Marketing creativo

L'eleganza democratica

Michele Boroni

Un sabato di novembre, ore 7.00 del mattino nelle vie del centro di una grande città italiana, anzi – per essere più precisi – di sei città italiane. Poco importa se il cielo era plumbeo o sereno, lo scenario che si presentava era più o meno lo stesso: una lunga e ordinata fila di persone di fronte a una saracinesca chiusa.

    Un sabato di novembre, ore 7.00 del mattino nelle vie del centro di una grande città italiana, anzi – per essere più precisi – di sei città italiane. Poco importa se il cielo era plumbeo o sereno, lo scenario che si presentava era più o meno lo stesso: una lunga e ordinata fila di persone di fronte a una saracinesca chiusa. Non extracomunitari in coda per il permesso di soggiorno, neppure studenti per il rinnovo della tessera tranviaria. Bensì giovani donne (con qualche maschietto) genere fashionista, di nero vestite, con accessori colorati e telefonino di ordinanza in mano. Un'immagine che spesso si vede nei servizi dei tg da New York, Londra o Tokyo a testimonianza del “fenomeno consumistico” di turno. Invece era qui. In Italia. Fine 2009. L'evento era la vendita dell'edizione limitata della collezione Jimmy Choo (scarpe, ma non solo. Linea donna, ma non solo) disegnate in esclusiva e vendute in selezionati 200 punti vendita H&M in tutto il mondo (su 1900 negozi in 24 paesi) a un prezzo quattro/cinque volte più basso rispetto ai prodotti Jimmy Choo (il pezzo più caro a 199?). Le parole (quelle virgolettate, specialmente) sono importanti, e quelli di H&M lo sanno benissimo. Il lusso non sta tanto nei prodotti, bensì nel modo in cui vengono “confezionati” e, quindi, percepiti. Ma facciamo un passo indietro.

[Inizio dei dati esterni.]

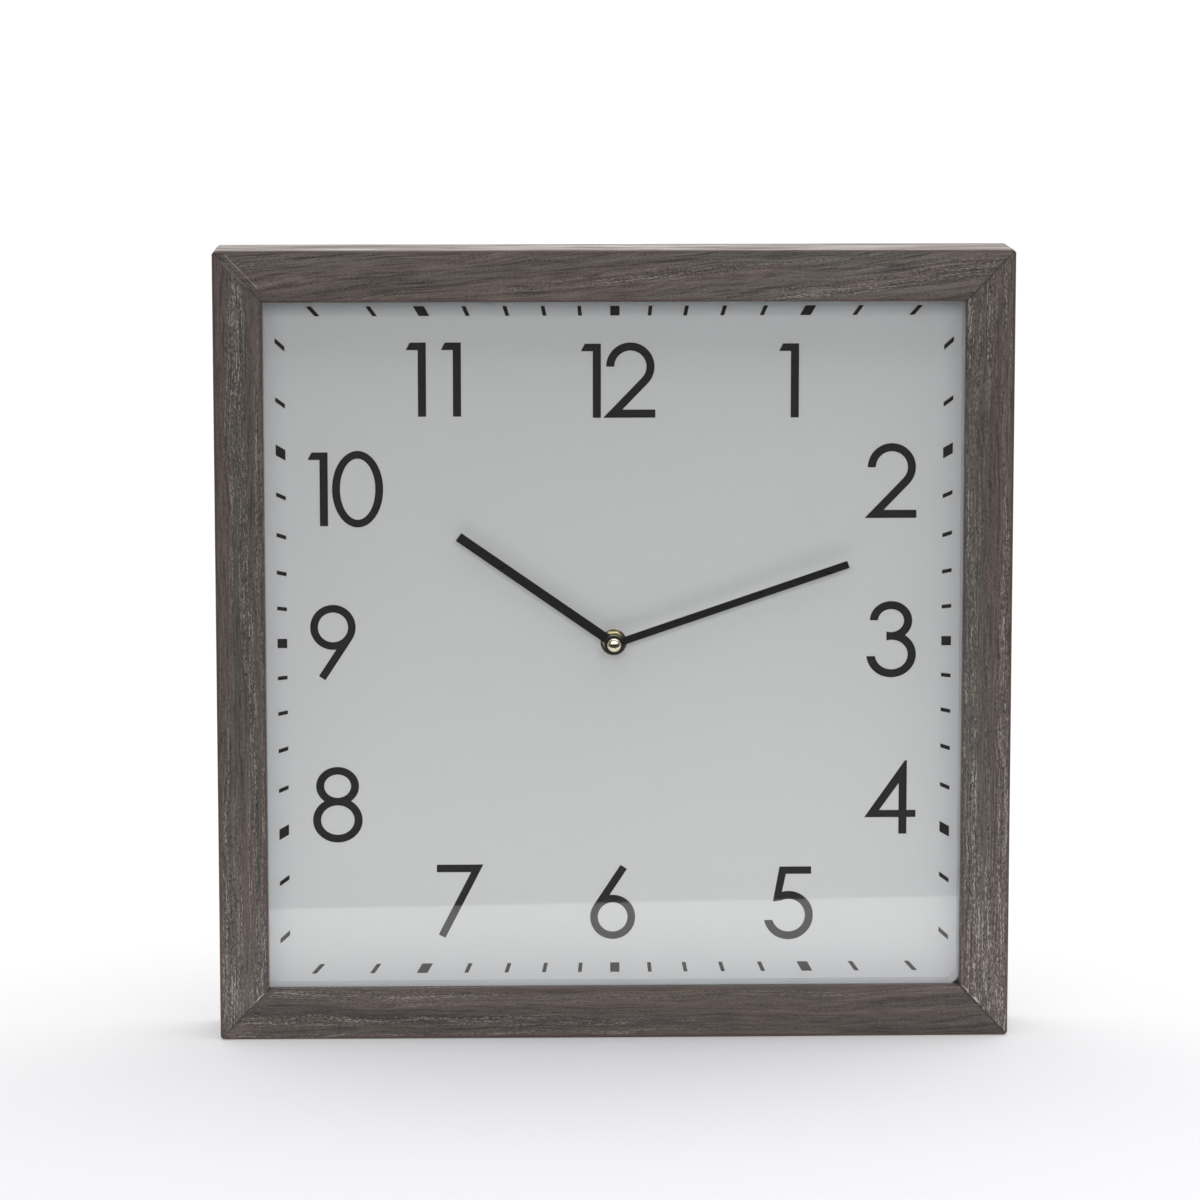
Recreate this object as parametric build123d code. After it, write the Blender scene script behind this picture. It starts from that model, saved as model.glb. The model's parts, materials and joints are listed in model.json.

    H&M è la sigla di Hennes & Mauritz, la catena di grandi magazzini
    finanziati dalla “Chiesa di Svezia” e che oggi rappresenta il marchio di riferimento di quel fenomeno globale chiamato “fast fashion” sintetizzabile nel business concept “moda e qualità al miglior prezzo”. Ancora una volta la Svezia sconfigge l'Italia su due terreni in cui noi storicamente interpretavamo il ruolo da protagonisti: Ikea per l'arredamento e l'interior design e ora H&M sull'abbigliamento. In meno di dieci anni la catena svedese ha inaugurato ben 64 punti vendita nel nostro paese. Solo questa settimana H&M aprirà quattro punti vendita all'interno di grossi centri commerciali del nord Italia. Sarebbe riduttivo imputare il successo di H&M (come quello di Ikea) solo ai prezzi contenuti. Le carte vincenti sono il modello di business e l'approccio con il cliente. Pochissimi intermediari, una supply chain ridotta all'osso e monitorata costantemente, zero sprechi, acquisti in grande quantità e pieno sfruttamento delle economie di scala. E poi una reinterpretazione del fashion system e dei suoi miti che vengono resi accessibili a tutti, non solo nei prezzi, ma nella loro “narrazione”: offerta diversificata, per occasione e tipologia di target, e distribuita nei negozi in modo semplice e leggero, aiutata anche da un personale gentile e mai invadente.

    Una filosofia cheap & chic che ha attirato anche il fiacco carrozzone fashion: Karl Lagerfeld, Stella McCartney, Roberto Cavalli, ma anche stelle pop come Kylie Minogue e Sua Maestà Madonna Ciccone hanno voluto associare in questi anni il proprio nome a quello della catena. Come nel caso di Jimmy Choo, H&M reinterpreta i riti della moda in modo ironico, da una parte smascherando il grande bluff economico di certe griffe, dall'altra facendo godere ai propri clienti dei “paradisi parziali” come efficacemente li ha denominati il sociologo Francesco Morace. Insomma, lusso democratico e accessibile.